User: Halim Time & Glass Museum
Date posted: Thu, 13 Feb 2020 16:29:59 GMT
Richard of Wallingford
Clock of St. Alban’s Abbey
St. Alban’s, England, circa 1356 (original),
Replica, 20" century
This is a reconstruction of the oldest purely mechanical clock for which accurate details are known. The original mechanism was designed and constructed for St. Albans Abbey, a town 25 miles north of London, by Richard of Wallingford, the Abbot of St. Alban’s Abbey, but it is no longer in existence. The sole surviving manuscript describing the details of this clock was discovered at the Bodleian Library in 1964 by Dr. John North, who has published detailed descriptions of the mechanism. This reconstruction was made in England, with the assistance of Dr. North, by Peter and lan Howard.
Double wheel verge and folio escapement, 24-hour time dial with 24-hour striking, and astrolabe-type dial indicating the positions of the sun, moon, and the stars, and the eclipses and phases of the moon, and the tide’s ebb and flow.
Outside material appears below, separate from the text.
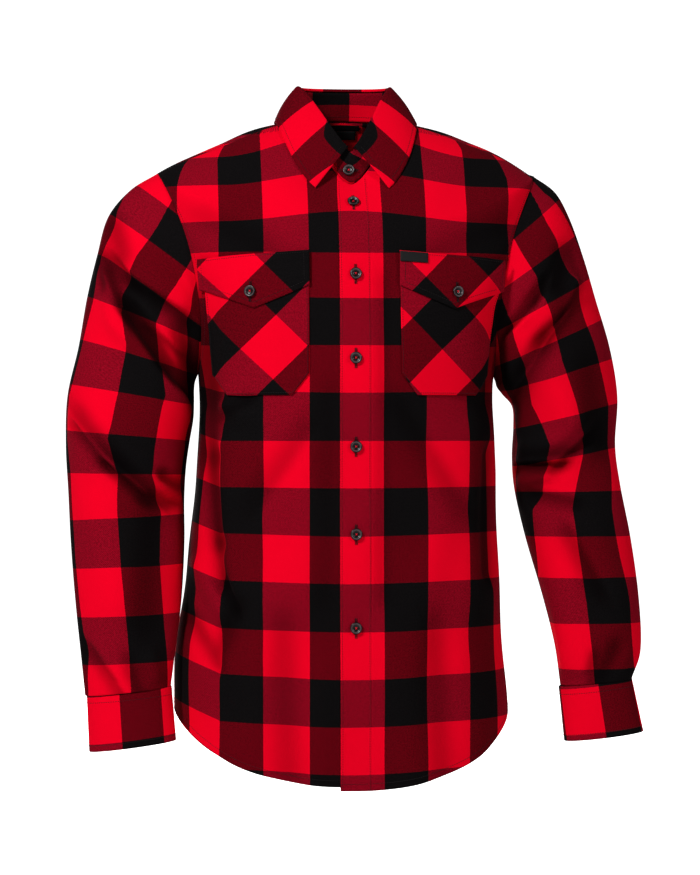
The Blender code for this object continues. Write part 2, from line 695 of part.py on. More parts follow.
def build_stand():
    """The band round the neck: from under the +X side, round the back, to its button."""
    angle = np.linspace(STAND_OVERLAP, -360 - STAND_OVERLAP, STAND_COLUMNS + 1)[None, :]
    t = np.linspace(0, 1, 4)[:, None]
    end = np.minimum(angle - angle[0, -1], angle[0, 0] - angle) / STAND_END
    height = np.maximum(np.sqrt(np.clip(end, 0, 1)), STAND_END_LOW)
    t = 0.5 + (t - 0.5) * height
    normals = stand_normals(angle, t)
    layer = stand_layer(angle + 0 * t)
    outer = stand_point(angle, t) + normals * (layer + SEAM)[..., None]
    outer[0] += unit(outer[1] - outer[0]) * (STAND_FOOT + layer[0] * STAND_FOOT_SHARE)[:, None]
    wall("collar_stand", outer, outer - normals * STAND_WALL, DARK_RED)


def leaf_point(place, t):
    """Collar leaf; place -1 to 1 runs from one front edge to the other, t from the
    stand's top over the roll and down to the edge (t = 1)."""
    place, t = np.broadcast_arrays(np.asarray(place, float), np.asarray(t, float))
    side = np.where(place < 0, -1.0, 1.0)
    u = 1 - np.abs(place)
    roll = side * column(LEAF, "roll", u)
    out = unit(stand_normals(roll, 1.0 + 0 * u) * (1, 1, 0))
    up = np.array((0.0, 0.0, 1.0))
    near = 1 - fade((np.abs(roll) - ROLL_ROOM_FROM) / ROLL_ROOM_OVER)
    lapped = (STAND_LAP + ROLL_ROOM) * near
    inset = (ROLL - STAND_WALL / 2 + lapped)[..., None]
    middle = loop_point(roll, STAND_TOP) + out * inset + up * STAND_FOOT
    swing = np.radians(np.clip(t / ROLL_SHARE, 0, 1) * ROLL_TURN)[..., None]
    arc = middle + ROLL * (-np.cos(swing) * out + np.sin(swing) * up)
    fall = side * column(LEAF, "fall", u)
    v = column(LEAF, "v", u)
    edge = body(fall, v) + body_normals(fall, v) * LEAF_CLEAR
    s = np.clip((t - ROLL_SHARE) / (1 - ROLL_SHARE), 0, 1)[..., None]
    bulge = column(LEAF, "bulge", u)[..., None]
    lean = unit(out + up * LEAF_LEAN)
    fallen = arc + (edge - arc) * s + lean * bulge * 4 * s * (1 - s)
    return np.where(t[..., None] <= ROLL_SHARE, arc, fallen)


def leaf_normals(place, t):
    """Normals on the leaf's outer face."""
    inside = np.clip(place, -0.99, 0.99)
    return normals_of(leaf_point, inside, np.clip(t, 0.01, 0.99), 0.01, 0.01)


def build_leaf():
    """The turned-down collar over the stand."""
    place = np.linspace(-1, 1, LEAF_COLUMNS + 1)[None, :]
    arc = np.linspace(0, ROLL_SHARE, 4)
    t = np.concatenate((arc, np.linspace(ROLL_SHARE, 1, 5)[1:]))[:, None]
    outer = leaf_point(place, t)
    normals = leaf_normals(place + 0 * t, t + 0 * place)
    wall("collar_leaf", outer, outer - normals * CLOTH, RED)


# ================================================================ pockets
def on_grid(grid, places, rows, place, row_at):
    """Points on a panel's own facets, each mixed from its triangle's corners."""
    points = []
    for at, along in zip(np.ravel(place), np.ravel(row_at)):
        row = int(np.clip(np.searchsorted(rows, along) - 1, 0, len(rows) - 2))
        up = (along - rows[row]) / (rows[row + 1] - rows[row])
        line = places[row] * (1 - up) + places[row + 1] * up
        col = int(np.clip(np.searchsorted(line, at) - 1, 0, len(line) - 2))
        on = (at - line[col]) / (line[col + 1] - line[col])
        a, b = grid[row, col], grid[row, col + 1]
        d, c = grid[row + 1, col], grid[row + 1, col + 1]
        low, high = (b - a, c - b) if on > up else (c - d, d - a)
        points.append(a + low * on + high * up)
    return np.reshape(points, np.shape(place) + (3,))


def on_front(side, x, z, height):
    """Points and normals above a front's facets at x and z, measured on the +X side."""
    angle, v = locate(x, z)
    places, rows, outer, _ = front_grid(side)
    points = on_grid(outer, places, rows[:, 0], side * angle, v)
    normals = body_normals(side * angle, v)
    return points + normals * height, normals


def pocket_place(s, t):
    """x and z on a pocket: s from its inner to its outer edge, t from top to bottom."""
    outer = POCKET_OUTER_TOP + (POCKET_OUTER_LOW - POCKET_OUTER_TOP) * t
    x = POCKET_INNER + (outer - POCKET_INNER) * s
    top = POCKET_TOP_IN + (POCKET_TOP_OUT - POCKET_TOP_IN) * s
    return x, top + (POCKET_LOW - top) * t


def build_pocket(side, name):
    """A patch pocket with two cut-off corners, cut on the bias."""
    ends = np.array((0, 0.5, 1)) * POCKET_CORNER
    middle = np.linspace(POCKET_CORNER, 1 - POCKET_CORNER, 8)
    s = np.concatenate((ends, middle[1:-1], 1 - ends[::-1]))[None, :]
    corner = np.clip(np.maximum(1 - s / POCKET_CORNER, 1 - (1 - s) / POCKET_CORNER), 0, 1)
    t = np.linspace(0, 1, 10)[:, None] * (1 - POCKET_RISE * corner)
    x, z = pocket_place(s + 0 * t, t)
    height = LIE + POCKET_STAND_OFF * fade((s - STAND_OFF_FROM) / STAND_OFF_OVER)
    inner, normals = on_front(side, x, z, (height + 0 * t)[..., None])
    wall(name, inner + normals * CLOTH, inner, RED)


def flap_place(s, t):
    """x and z on a flap, whose lower edge comes to a point in the middle."""
    wide = POCKET_OUTER_TOP - POCKET_INNER + 2 * FLAP_OVERHANG
    x = POCKET_INNER - FLAP_OVERHANG + wide * s
    top = FLAP_TOP_IN + (FLAP_TOP_OUT - FLAP_TOP_IN) * s
    point = 1 - np.abs(2 * s - 1)
    drop = (top - FLAP_TIP) * (FLAP_SIDE + (1 - FLAP_SIDE) * point)
    return x, top - drop * t


def build_flap(side, name):
    """The pointed flap over a pocket."""
    s = np.linspace(0, 1, 11)[None, :]
    t = np.linspace(0, 1, 5)[:, None]
    x, z = flap_place(s + 0 * t, t + 0 * s)
    height = 2 * LIE + CLOTH + POCKET_STAND_OFF * fade((s - STAND_OFF_FROM) / STAND_OFF_OVER)
    inner, normals = on_front(side, x, z, (height + 0 * t)[..., None])
    wall(name, inner + normals * CLOTH, inner, RED)


def build_flap_tab():
    """The small woven tab at the inner top corner of the wearer's left flap."""
    s = np.linspace(0, TAB_WIDTH / (POCKET_OUTER_TOP - POCKET_INNER), 3)[None, :]
    x, top = flap_place(s, 0 * s)
    t = np.linspace(TAB_START, 1, 3)[:, None]
    inner, normals = on_front(1, x + 0 * t, top - TAB_DROP * t, 3 * LIE + 2 * CLOTH)
    wall("flap_tab", inner + normals * RIBBON, inner, BLACK)


# ================================================================ small pieces
def inside_yoke(x, drop, depth):
    """Points inside the back of the neck, depth in from the yoke's outer face."""
    v = 1 - drop * 0.02 / np.linalg.norm(body_base(180, 1.0) - body_base(180, 0.98))
    angle = 180 - np.degrees(np.arctan2(x, column(BODY_RINGS, "back", v)))
    normals = body_normals(angle, v)
    return body(angle, v) - normals * depth, normals


def build_inside_strip(name, width, top, drop, color):
    """A flat strip sewn inside the back of the neck."""
    x = np.linspace(-width / 2, width / 2, 5)[None, :]
    down = np.linspace(top, top + drop, 3)[:, None]
    outer, normals = inside_yoke(x + 0 * down, down + 0 * x, CLOTH + LIE)
    wall(name, outer, outer - normals * RIBBON, color)


def build_button(name, centre, normal, radius=BUTTON_RADIUS):
    """A turned button with a raised rim and a dished middle."""
    normal = unit(np.asarray(normal, float))
    across = unit(np.cross(normal, (0.0, 0.3, 1.0)))
    other = np.cross(normal, across)
    turn = np.arange(BUTTON_SIDES) * 2 * np.pi / BUTTON_SIDES
    rim = np.cos(turn)[:, None] * across + np.sin(turn)[:, None] * other
    vertices = [np.asarray(centre) + 0 * normal]
    for share, height in BUTTON_PROFILE[:-1]:
        vertices.extend(centre + rim * radius * share + normal * BUTTON_THICK * height)
    vertices.append(centre + normal * BUTTON_THICK * BUTTON_PROFILE[-1][1])
    faces = []
    for side in range(BUTTON_SIDES):
        after = (side + 1) % BUTTON_SIDES
        faces.append((0, 1 + after, 1 + side))
        for band in range(len(BUTTON_PROFILE) - 2):
            low = 1 + band * BUTTON_SIDES
            high = low + BUTTON_SIDES
            faces.append((low + side, low + after, high + after, high + side))
        top = 1 + (len(BUTTON_PROFILE) - 2) * BUTTON_SIDES
        faces.append((top + side, top + after, len(vertices) - 1))
    add_object(name, vertices, faces, BLACK, roughness=0.25)


def build_buttons():
    """Buttons on the placket, the stand, the flaps and the cuffs."""
    heights = np.array(FRONT_BUTTON_HEIGHTS, float)
    v = locate(0 * heights + 0.01, heights)[1]
    points, normals = placket_grid(0 * v, v)
    for number, (point, normal) in enumerate(zip(points, normals), start=1):
        build_button(f"button_front_{number}", point + normal * LIE, normal)
    angle = -STAND_BUTTON_ANGLE
    point = stand_point(angle, STAND_BUTTON_T)
    normal = stand_normals(np.array(angle), np.array(STAND_BUTTON_T))
    build_button("button_stand", point + normal * (STAND_LAP + 2 * SEAM), normal)
    for side, name in ((-1, "button_pocket_right"), (1, "button_pocket_left")):
        height = 3 * LIE + 2 * CLOTH
        point, normal = on_front(side, np.array([POCKET_BUTTON_X]), np.array([POCKET_BUTTON_Z]), height)
        build_button(name, point[0], normal[0])
    cuffs = ((-1, "button_cuff_right", CUFF_LEFT), (1, "button_cuff_left", CUFF_RIGHT))
    for side, name, ends in cuffs:
        turn = np.array(CUFF_OPENING + CUFF_LAP / 2)
        point = cuff_point(ends, side, turn, np.array(0.5))
        normal = cuff_normals(ends, side, turn, np.array(0.5))
        build_button(name, point + normal * (LAP + LIE), normal, BUTTON_RADIUS * CUFF_BUTTON)


def clear_scene():
    """Remove whatever the scene holds."""
    for item in list(bpy.data.objects):
        bpy.data.objects.remove(item, do_unlink=True)


def main():
    """Build every piece of the shirt."""
    clear_scene()
    build_fronts()
    build_placket()
    build_back()
    build_yoke()
    build_sleeve(-1, "sleeve_right")
    build_sleeve(1, "sleeve_left")
    build_sleeve_placket(-1, "sleeve_placket_right")
    build_sleeve_placket(1, "sleeve_placket_left")
    build_cuff(-1, "cuff_right", CUFF_LEFT)
    build_cuff(1, "cuff_left", CUFF_RIGHT)
    build_stand()
    build_leaf()
    for side, hand in ((-1, "right"), (1, "left")):
        build_pocket(side, "pocket_" + hand)
        build_flap(side, "flap_" + hand)
    build_flap_tab()
    build_inside_strip("hanger_loop", LOOP_WIDTH, LOOP_TOP, LOOP_DROP, RED)
    label_top = LOOP_TOP + LOOP_DROP + LABEL_GAP
    build_inside_strip("neck_label", LABEL_WIDTH, label_top, LABEL_DROP, BLACK)
    build_buttons()


main()
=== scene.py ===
"""Visual model of a long-sleeved flannel shirt in a buffalo check.

The tables are in millimetres. +X is the wearer's left (the viewer's right), the shirt
faces -Y and +Z is up. Each cloth piece is a thin shell sampled from one smooth surface,
with the flat coordinates of its cut as its UV map, so that the woven check follows the
cloth. A side is 1 towards +X and -1 towards -X. Angles and turns are in degrees.
"""

import logging
import math
from dataclasses import dataclass, field
from enum import Enum
from typing import Callable, NamedTuple, Sequence

import bpy
import numpy as np
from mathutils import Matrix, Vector

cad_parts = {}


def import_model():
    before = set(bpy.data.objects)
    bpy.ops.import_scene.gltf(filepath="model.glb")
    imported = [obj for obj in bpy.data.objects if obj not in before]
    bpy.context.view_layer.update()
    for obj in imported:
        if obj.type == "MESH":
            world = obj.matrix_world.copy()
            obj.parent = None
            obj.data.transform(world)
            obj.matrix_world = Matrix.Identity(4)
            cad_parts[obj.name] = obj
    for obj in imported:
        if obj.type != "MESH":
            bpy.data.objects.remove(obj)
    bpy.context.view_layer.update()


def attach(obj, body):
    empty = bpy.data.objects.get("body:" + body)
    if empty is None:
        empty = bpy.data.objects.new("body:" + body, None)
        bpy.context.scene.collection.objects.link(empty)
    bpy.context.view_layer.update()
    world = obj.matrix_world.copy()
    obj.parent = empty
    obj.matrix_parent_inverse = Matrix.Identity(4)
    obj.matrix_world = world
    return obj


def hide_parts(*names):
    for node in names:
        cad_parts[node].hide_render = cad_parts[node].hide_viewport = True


LOG = logging.getLogger("shirt")
MM = 0.001
Array = np.ndarray
Item, Material, Socket = bpy.types.Object, bpy.types.Material, bpy.types.NodeSocket

WALL = 1.5             # thickness of one layer
THIN = 0.8             # thickness of a woven ribbon
LAP = 1.8              # how far an upper layer stands above the one that it laps
LIE = 1.0              # how far a stitched-on piece stands off rounded cloth
GRID = 3.0             # spacing of a panel's points
FINE = 2.6             # spacing on the fronts and the sleeves
WARP, WEFT = 50.5, 55.0  # width of a stripe across the cut, and its height along it
EDGE_BULGE = 0.42      # how far a wall's edge bulges, as a share of its thickness
HALVINGS = 24          # steps that find a level line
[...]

In addition to its use as an awe-inspiring depiction of God the Clockmaker bringing order to the heavens and earth, recent scholars surmise that its astronomical predictions and the tides helped determine times of planting and harvest and was also used as a means of bringing workers together at the local mills and managing the output of their work.
Historian John Leland saw the clock in the late 1530's when he made an inventory of the monasteries for King Henry VIII and expressed the opinion that it was “second to none in all Europe." This was the last recorded reference to the clock. It is assumed that It was destroyed by Henry VIII during his Protestant Reformation and subsequent dissolution of the monastery in 1539.
On display in the Early Clocks gallery, a part of the Clocks of the World exhibit.